The first show I scalped tickets to was Billy Joel (which felt lame in high school and seems even less cool now). His show went Storm Front -> Allentown which I remember only because my friends and I had a pool on the opening song. I had my money on Allentown. Looking back, this seems the most logical approach to set list building. Promoting a new album can be delicate when fans want to hear popular songs they can sing along with. Everybody is on their feet and excited when a band hits the stage. It's a great time to "slip" a new song through and then transition right into a hit.


My favorite concert opener (off the top of my head right now) would be Bon Jovi in 1989. After Skid Row opened (and my mom left to stand in the lobby), the boys from New Jersey opened with "Lay Your Hands On Me" which blew my Catholic school socks right off. The keyboards and drums build and build and then the band explodes on stage. The rest of the show was pretty disappointing and ranks near the bottom of my glam rock phase. But the opening song killed.

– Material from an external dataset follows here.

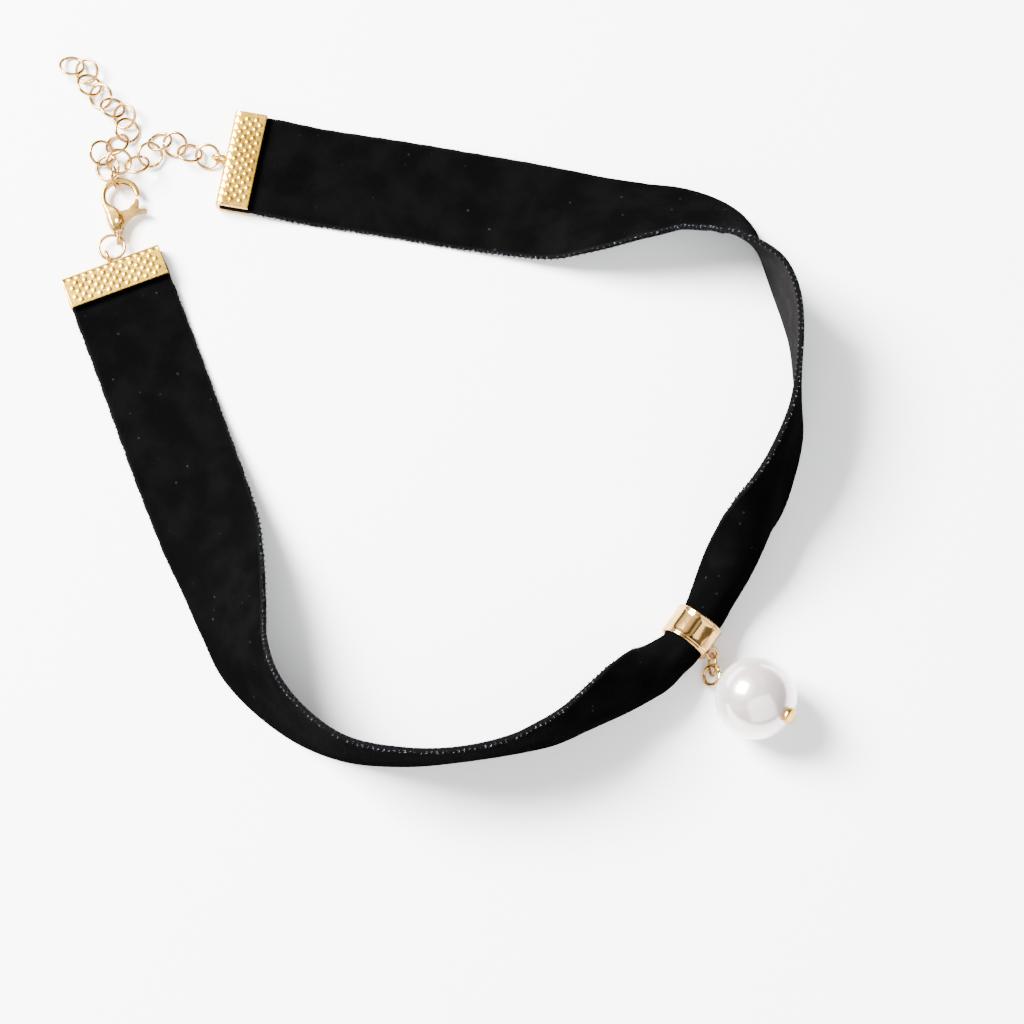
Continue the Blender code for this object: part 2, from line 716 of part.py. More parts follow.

With set lists hitting the internet shortly after each show, bands should be more anxious than ever to keep it fresh and surprise the fans. After all, it would be pretty lame to play the exact same set list each night when everyone with a ticket could Google what you played last night. It would be even lamer if you did that after charging $250 for a ticket. That would mailing it in. Even if it's in a bottle, Sting.